Geometric Forms and Equations: Art by Amarie Bergman
001-no.1 (detail), found painted board
Amarie Bergman is originally from Edmonton, Alberta, and now lives and works in Bunbury, Australia. The artist favours a distilled, minimalist, abstract style of working that draws on many different media and addresses the geometric forms and equations that are intrinsic in all spaces.
Cosmic Bodies no. 1, Tasmanian oak (1.9cm diameter rod), paper, wire, synthetic fabric, metal attachments, micro-wire (photo by Melanie de Ruyter)

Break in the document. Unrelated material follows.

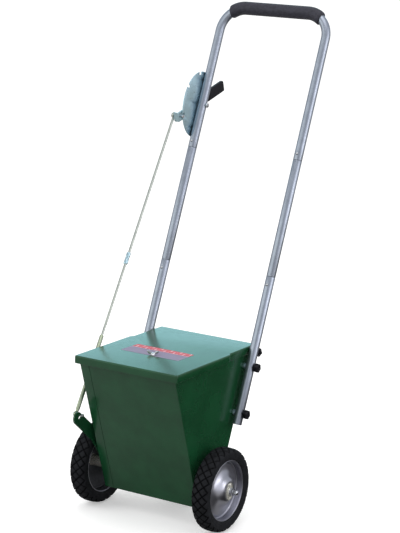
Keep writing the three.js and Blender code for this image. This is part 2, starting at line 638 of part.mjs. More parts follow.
const gripLow = leverGripRaise - leverGripHalf;
const gripHigh = leverGripRaise + leverGripHalf;
const gripCorner = 3;
const gripShape = outline([
  [leverGripFrom, gripLow + gripCorner], [leverGripFrom + gripCorner, gripLow],
  [leverRear - gripCorner, gripLow], [leverRear, gripLow + gripCorner],
  [leverRear, gripHigh - gripCorner], [leverRear - gripCorner, gripHigh],
  [leverGripFrom + gripCorner, gripHigh], [leverGripFrom, gripHigh - gripCorner]]);
const gripSlot = box(leverX0 - gap, leverX1 + gap, leverGripFrom - 1, stripEnd + gap,
  -stripHalf - gap, stripHalf + gap);
add(lever, 'lever_grip', cut(plateX(gripShape, leverX0 - gripCheek, leverX1 + gripCheek), gripSlot), blackPlastic);

// ---------------------------------------------------------------- control rod
// The rod runs straight from the lever pin to the gate pin, with a coupling half way.
const rodFrom = new THREE.Vector3(rodTopX, ...rodTop);
const rodTo = new THREE.Vector3(rodFootX, ...rodFoot);
const rodSpan = rodFrom.distanceTo(rodTo);
const rodFrame = new THREE.Group();     // local Z runs down the rod from the lever pin
rodFrame.position.copy(rodFrom);
const downRod = rodTo.clone().sub(rodFrom).normalize();
rodFrame.quaternion.setFromUnitVectors(new THREE.Vector3(0, 0, 1), downRod);
machine.add(rodFrame);

// Places a piece that is square to X at a distance down the rod, in the rod's frame.
const squareTo = rodFrame.quaternion.clone().invert();
function eye(distance, hole) {
  const matrix = new THREE.Matrix4().compose(along(distance), squareTo, new THREE.Vector3(1, 1, 1));
  return cut(rodX(8, -2.5, 2.5, 0, 0, 20), rodX(hole, -4, 4)).transform(matrix.elements);
}

const couplingAt = rodSpan * 0.492;
const couplingHalf = 15;
const sleeveFrom = rodSpan * 0.745;
const sleeveRadius = 4.8;
const eyeHole = rodPinRadius + running;
const topEye = eye(0, eyeHole);
const footEye = eye(rodSpan, eyeHole);
add(rodFrame, 'rod_upper', join(topEye, turnedZ(rod(rodRadius, 6, couplingAt - 1), 12)), brightSteel);
add(rodFrame, 'rod_lower', join(footEye,
  turnedZ([
    [0, couplingAt + 1], [rodRadius, couplingAt + 1], [rodRadius, sleeveFrom],
    [sleeveRadius, sleeveFrom + 3], [sleeveRadius, rodSpan - 14], [rodRadius, rodSpan - 8],
    [0, rodSpan - 8]], 12),
  turnedZ(rod(rodRadius, rodSpan - 9, rodSpan - 6), 12)), brightSteel);
const couplingRadius = 5.2;
const couplingFrom = couplingAt - couplingHalf;
const couplingTo = couplingAt + couplingHalf;
const couplingBody = turnedZ([
  [0, couplingFrom], [couplingRadius - 0.8, couplingFrom], [couplingRadius, couplingFrom + 2],
  [couplingRadius, couplingTo - 2], [couplingRadius - 0.8, couplingTo], [0, couplingTo]], 12);
const coupling = cut(couplingBody, turnedZ(rod(rodRadius + gap, couplingFrom - 1, couplingTo + 1), 12));
add(rodFrame, 'rod_coupling', coupling, zinc);

// Headed pins along X through the rod eyes; each is kept in by a clip outside the eye.
const pinHead = 4.2;
function pin(headX, endX, [y, z]) {
  return join(rodX(rodPinRadius, endX, headX, y, z), rodX(pinHead, headX - 3, headX, y, z));
}
const clipRing = (x, [y, z]) =>
  turnedX(ring(rodPinRadius + 0.4, rodPinRadius + 2.6, x - 0.9, x + 0.9), 16).translate([0, y, z]);
add(machine, 'lever_pin', pin(-157, rodTopX - 7, rodTop), brightSteel);
add(machine, 'lever_pin_clip', clipRing(rodTopX - 4.5, rodTop), brightSteel);
add(machine, 'gate_pin', pin(gateArmX + 4.5, rodFootX - 7, rodFoot), brightSteel);
add(machine, 'gate_pin_clip', clipRing(rodFootX - 4.5, rodFoot), zinc);

// ---------------------------------------------------------------- gate
const ringRadius = bushHole + 9;
const armHole = rodX(bushHole + running, armOuterX - 1, gateArmX + 1, 0, wheelRadius, 32);
const gateArc = sector(gateInner, gateOuter, gateFrom, gateTo);
const armDrop = (x0, x1) => cut(join(
  rodX(ringRadius, x0, x1, 0, wheelRadius, 24),
  plateX(sector(ringRadius - 8, gateOuter, slotAngle - 4, gateTo), x0, x1)),
rodX(bushHole + running, x0 - 1, x1 + 1, 0, wheelRadius, 32));

// Curved shutter with its right-hand end arm in one pressing.
const shutter = cut(plateX(gateArc, gateArmX + gap, -gateArmX + 0.5, 8),
  ...windows(slotAngle + gateSwing, gateInner - 1, gateOuter + 1));
add(machine, 'gate_shutter', join(shutter, armDrop(-gateArmX, -armOuterX)), green);

// Left-hand arm, carried on up to the rod, with a slot for the pin.
const armMiddle = [rodFootY * 0.5, wheelRadius + (rodFootZ - wheelRadius) * 0.56];
const armEnd = [rodFootY - 14, rodFootZ - 4];
function strip(from, to, width, x0, x1) {
  const direction = minus(to, from);
  const length = Math.hypot(...direction);
  const bar = box(x0, x1, 0, length, -width / 2, width / 2);
  return bar.rotate([THREE.MathUtils.radToDeg(bearing(direction)), 0, 0]).translate([0, ...from]);
}
const round = (centre, radius) => rodX(radius, armOuterX, gateArmX, centre[0], centre[1], 20);
const slotRadius = rodPinRadius + 0.5;
const slotEnd = rodFoot.map((v, i) => v + slip[i]);
const armLeft = join(armDrop(armOuterX, gateArmX),
  strip(axleCentre, armMiddle, gateArmWidth, armOuterX, gateArmX), round(armMiddle, gateArmWidth / 2),
  strip(armMiddle, armEnd, gateArmWidth, armOuterX, gateArmX), round(armEnd, gateArmWidth / 2));
add(machine, 'gate_arm_left', cut(armLeft, armHole,
  strip(rodFoot, slotEnd, 2 * slotRadius, armOuterX - 1, gateArmX + 1),
  ...[rodFoot, slotEnd].map(([y, z]) => rodX(slotRadius, armOuterX - 1, gateArmX + 1, y, z))), green);

// ---------------------------------------------------------------- rear stand
const standTopZ = hopperBottomZ + 150.7;
const standBendZ = hopperBottomZ + 95.7;
const onWall = (z) => [rearY(z) + gap, z];
const standRun = [onWall(standTopZ), onWall(standBendZ), [standFootY, standThickness]];
const level = standThickness * 1.12;
const standShape = outline([
  standRun[0], standRun[1], [standFootY - 6, 0], [standFootY + standFootLength, 0],
  [standFootY + standFootLength, standThickness], [standFootY - 2, standThickness],
  [standRun[1][0] + level, standBendZ + 2], [standRun[0][0] + level, standTopZ]]);
add(machine, 'rear_stand', plateX(standShape, -standWidth / 2, standWidth / 2), green);

// ---------------------------------------------------------------- origin under the middle of the object
machine.updateMatrixWorld(true);
const middle = new THREE.Box3().setFromObject(machine, true).getCenter(new THREE.Vector3());
const group = new THREE.Group();
machine.position.y = -middle.y;
group.add(machine);
group.updateMatrixWorld(true);

export default group;
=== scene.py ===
"""Walk-behind dry line marker: the finished look of every piece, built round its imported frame.

Every size below is in millimetres unless a name says otherwise. The row frame has +Z up and X along the axle,
with the front of the hopper towards -Y.
"""
import json
import math

import bmesh
import bpy
from mathutils import Matrix, Vector


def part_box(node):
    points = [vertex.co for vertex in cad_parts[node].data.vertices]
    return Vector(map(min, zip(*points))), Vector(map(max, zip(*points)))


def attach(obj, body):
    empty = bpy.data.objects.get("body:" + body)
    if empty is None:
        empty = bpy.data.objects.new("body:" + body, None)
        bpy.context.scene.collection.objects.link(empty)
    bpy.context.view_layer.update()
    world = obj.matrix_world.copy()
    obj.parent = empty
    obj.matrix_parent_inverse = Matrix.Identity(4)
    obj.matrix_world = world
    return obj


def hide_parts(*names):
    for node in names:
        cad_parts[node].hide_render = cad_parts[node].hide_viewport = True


bl_info = {
    "name": "Dry line marker",
    "version": (1, 0, 0),
    "blender": (4, 5, 0),
    "location": "3D View > Sidebar > Line Marker",
    "description": "Builds the finished pieces of a walk-behind dry line marker round its packed frame",
    "category": "Add Mesh",
}

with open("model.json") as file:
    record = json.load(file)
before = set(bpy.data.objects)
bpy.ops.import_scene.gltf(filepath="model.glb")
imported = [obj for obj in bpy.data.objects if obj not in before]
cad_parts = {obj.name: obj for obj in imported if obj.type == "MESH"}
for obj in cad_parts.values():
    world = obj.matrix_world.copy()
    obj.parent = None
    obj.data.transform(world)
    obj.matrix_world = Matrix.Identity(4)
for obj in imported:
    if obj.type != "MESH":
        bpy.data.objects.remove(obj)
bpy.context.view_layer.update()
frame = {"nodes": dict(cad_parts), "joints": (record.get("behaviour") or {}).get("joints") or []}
JOINTS = {joint["name"]: joint for joint in frame["joints"]}
MM = 0.001


def box_mm(node):
    """Lowest and highest corner of a frame node, in millimetres."""
    low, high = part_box(node)
    return low / MM, high / MM


def joint_at(name):
    return Vector(JOINTS[name]["pos_m"]) / MM


# ---------------------------------------------------------------- places, from the frame
AXLE_AT = joint_at("axle_spin")
LEVER_AT = joint_at("lever_swing")
PRESS = Vector(JOINTS["button_lower_left_press"]["axis"])
LEAN = math.atan2(abs(PRESS.z), abs(PRESS.y))    # handle, back from upright
TUBE_LOW, TUBE_HIGH = box_mm("lower_tube_right")
TUBE_X = (TUBE_LOW.x + TUBE_HIGH.x) / 2
TUBE_RADIUS = (TUBE_HIGH.x - TUBE_LOW.x) / 2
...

I really enjoy the aesthetics of Amarie’s portfolio overall. The artist continually returns to the simple motif of a circle or sphere, and in doing so proves just how many potentially iterations, meanings, and uses such a simple mark can have. Many of the artist’s works, like the recent installation Laredo (a collaboration with Paul MacGillivary), address the interaction between deliberately placed objects and existing spaces, commenting simultaneously on the nature of the art gallery space, and on the nature of man-made articles in general.
The artist’s colour palette also tends toward the subdued -- occasional pale pinks and yellows punctuate a practice that is largely in bold, high-contrast black and white, occasionally capitalizing on the natural lighting of a space to alter or continue their visual narrative.